Un contrasto fra il Bonghi, ministro della Pubblica Istruzione, e l’Ascoli, preside dell’Accademia milanese, determina, però, l’inaspettato ed improvviso trasferimento del molisano a Napoli il quale, così, ritorna all’insegnamento nelle scuole superiori. Per tre anni è docente del «Genovesi», liceo così chiamato per la proposta da lui fatta in una riunione plenaria. Nel 1878 passa al «Vittorio Emanuele» e l’anno dopo vince il concorso per la cattedra di filosofia morale dell’Università di Padova, ove si trasferisce. Nel 1881 passa all’Ateneo di Pisa, poiché il clima umido della città veneta gli nuoce fortemente alla salute, resa precaria dalle persecuzioni borboniche.
Nel frattempo sposa la governante, Elvira Badii, vedova di un impiegato del Parlamento, molto più giovane di lui. Il matrimonio non è per i due un vincolo d’amore, ma solo un reciproco patto di mutuo soccorso. Elvira, però, muore prematuramente, lasciandolo solo con una anziana domestica, tale Artemisia Tardani.
A Pisa scrive e pubblica il Cristianesimo primitivo (1886) che gli consente di trasferirsi all’Università di Roma per insegnare Storia delle Religioni, non da titolare, ma da comandato e senza alcun compenso speciale.
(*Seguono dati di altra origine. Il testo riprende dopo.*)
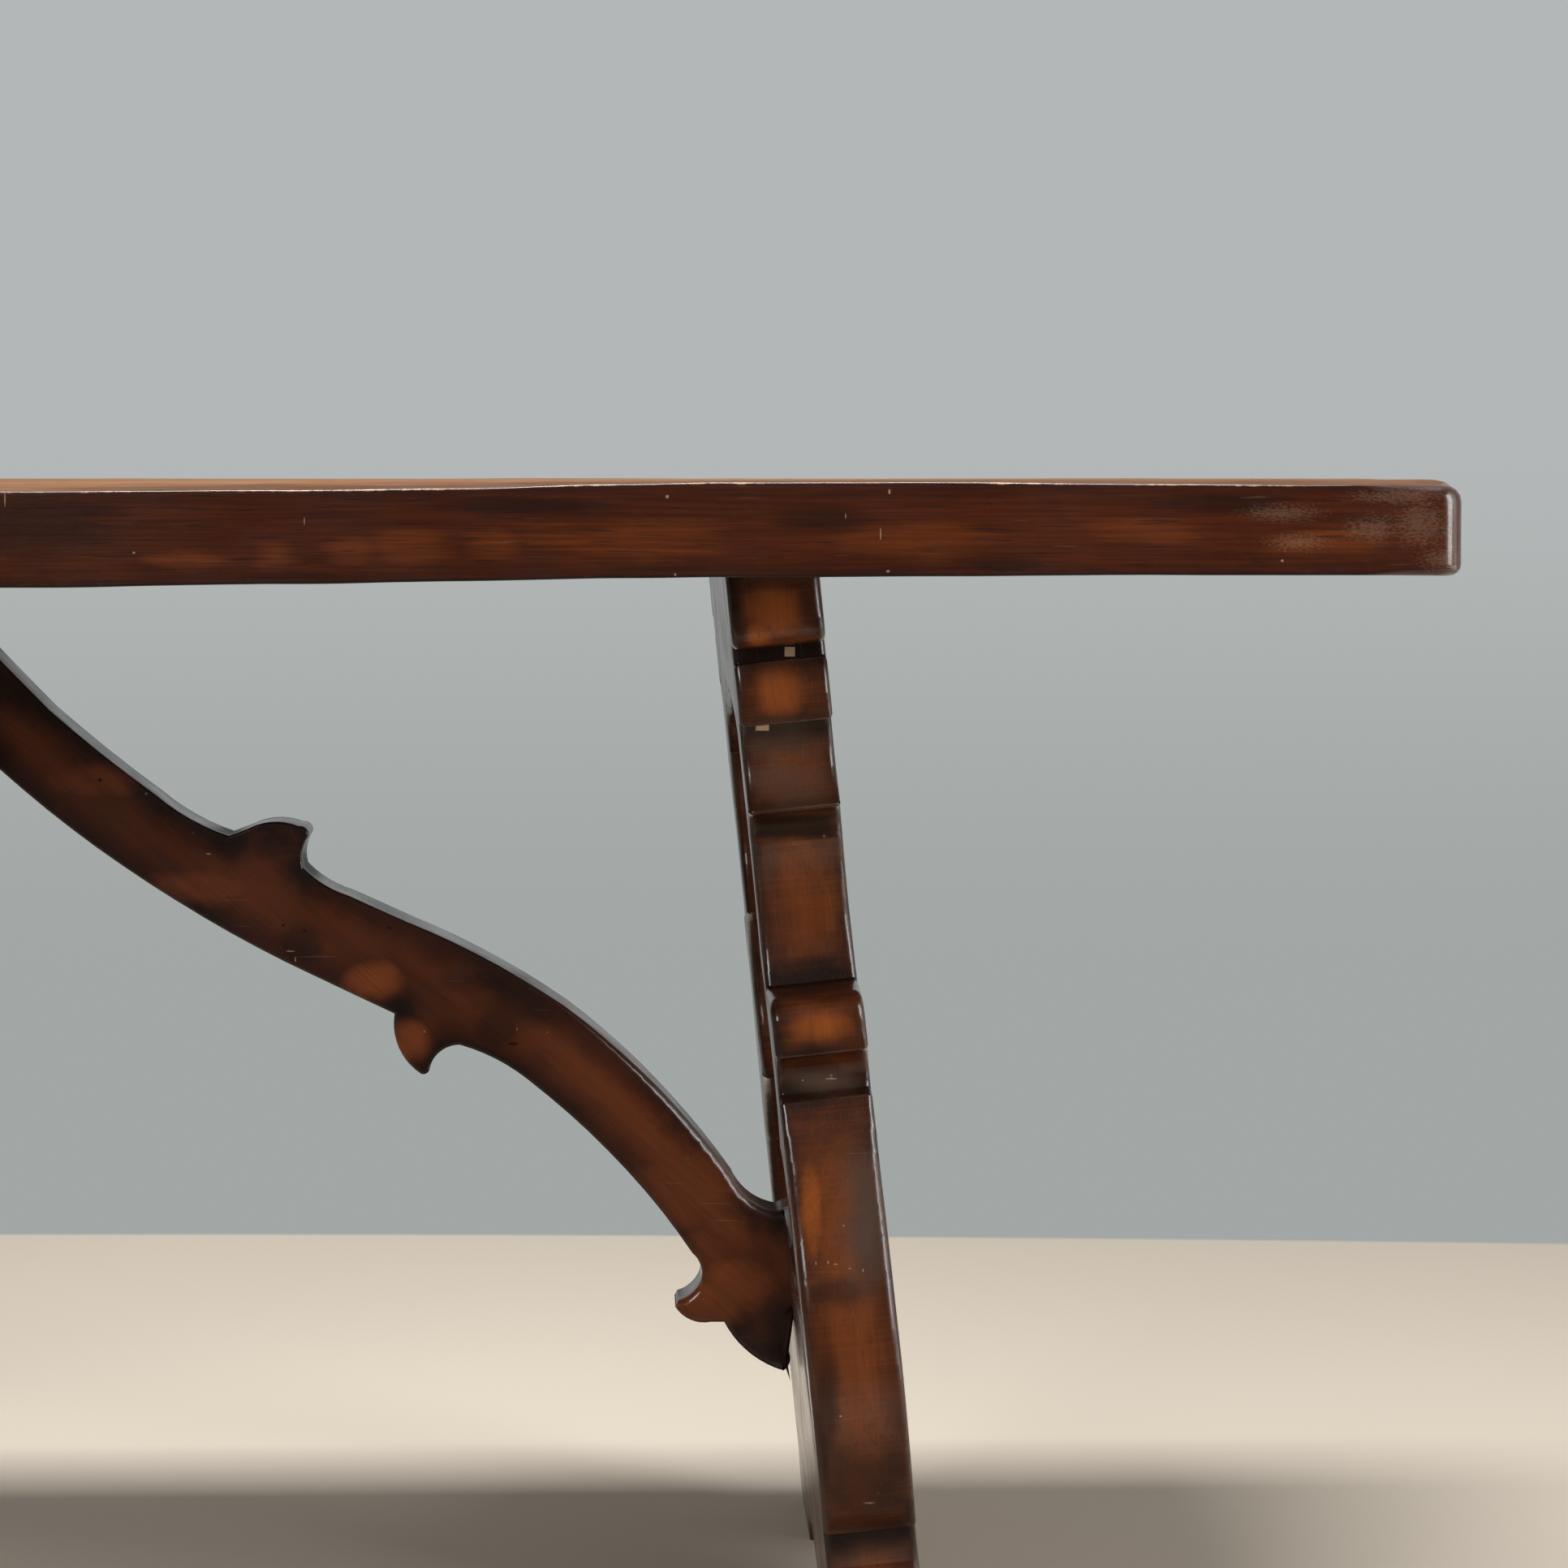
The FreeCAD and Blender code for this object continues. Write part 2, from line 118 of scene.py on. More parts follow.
# %% A helper for node graphs
class Graph:
    """Adds nodes to a tree and links them in one call each."""

    def __init__(self, tree):
        self.tree = tree

    def feed(self, socket, value):
        if isinstance(value, bpy.types.NodeSocket):
            self.tree.links.new(value, socket)
        else:
            socket.default_value = value

    def add(self, kind, inputs=None, **settings):
        node = self.tree.nodes.new(kind)
        for name, value in settings.items():
            setattr(node, name, value)
        for name, value in (inputs or {}).items():
            self.feed(node.inputs[name], value)
        return node

    def math(self, operation, *values):
        node = self.add("ShaderNodeMath", operation=operation)
        for socket, value in zip(node.inputs, values):
            self.feed(socket, value)
        return node.outputs[0]

    def times(self, value, amount):
        return self.math("MULTIPLY", value, amount)

    def most(self, first, *others):
        for other in others:
            first = self.math("MAXIMUM", first, other)
        return first

    def vector_math(self, operation, *values):
        node = self.add("ShaderNodeVectorMath", operation=operation)
        for socket, value in zip(node.inputs, values):
            self.feed(socket, value)
        return node.outputs["Value"] if operation == "LENGTH" else node.outputs["Vector"]

    def parts(self, vector):
        return self.add("ShaderNodeSeparateXYZ", {0: vector}).outputs

    def stretch(self, vector, scale, turn=(0, 0, 0), shift=(0, 0, 0)):
        inputs = {"Vector": vector, "Scale": scale, "Rotation": turn, "Location": shift}
        return self.add("ShaderNodeMapping", inputs).outputs["Vector"]

    def noise(self, vector, *settings):
        """A noise with a scale and, where given, its detail, roughness and distortion."""
        inputs = dict(zip(("Scale", "Detail", "Roughness", "Distortion"), settings))
        return self.add("ShaderNodeTexNoise", {"Vector": vector, **inputs}).outputs["Fac"]

    def span(self, value, low, high, start=0.0, end=1.0):
        """Turn low to high into start to end, smoothly and clamped."""
        node = self.add("ShaderNodeMapRange", {"Value": value}, interpolation_type="SMOOTHSTEP")
        names = "From Min", "From Max", "To Min", "To Max"
        for name, limit in zip(names, (low, high, start, end)):
            self.feed(node.inputs[name], limit)
        return node.outputs["Result"]

    def blend(self, amount, first, second):
        node = self.add("ShaderNodeMix", data_type="RGBA", blend_type="MIX")
        sockets = node.inputs[0], node.inputs[6], node.inputs[7]
        for socket, value in zip(sockets, (amount, first, second)):
            self.feed(socket, (*value, 1) if isinstance(value, tuple) else value)
        return node.outputs[2]

    def coordinates(self):
        return self.add("ShaderNodeTexCoord").outputs["Object"]


def empty_graph(owner):
    """Give a material or a world an empty tree, ready to fill."""
    owner.use_nodes = True
    owner.node_tree.nodes.clear()
    return Graph(owner.node_tree)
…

Dopo sette anni, in virtù della legge Correnti, il Labanca è riconosciuto nei ruoli dell’Ateneo romano, dove, dal 1887, la cattedra di Storia delle Religioni, per suo volere, era stata trasformata in Storia del Cristianesimo.
Muore a Roma nel 1913, assistito dai nipoti Ciro e Federico. A quest’ultimo lascia l’incarico di amministrare la Biblioteca pubblica che aveva fondato come Ente Morale ad Agnone nel 1911 e che era stata riconosciuta con il Rgio Decreto del 9 febbraio 1911, numero 113.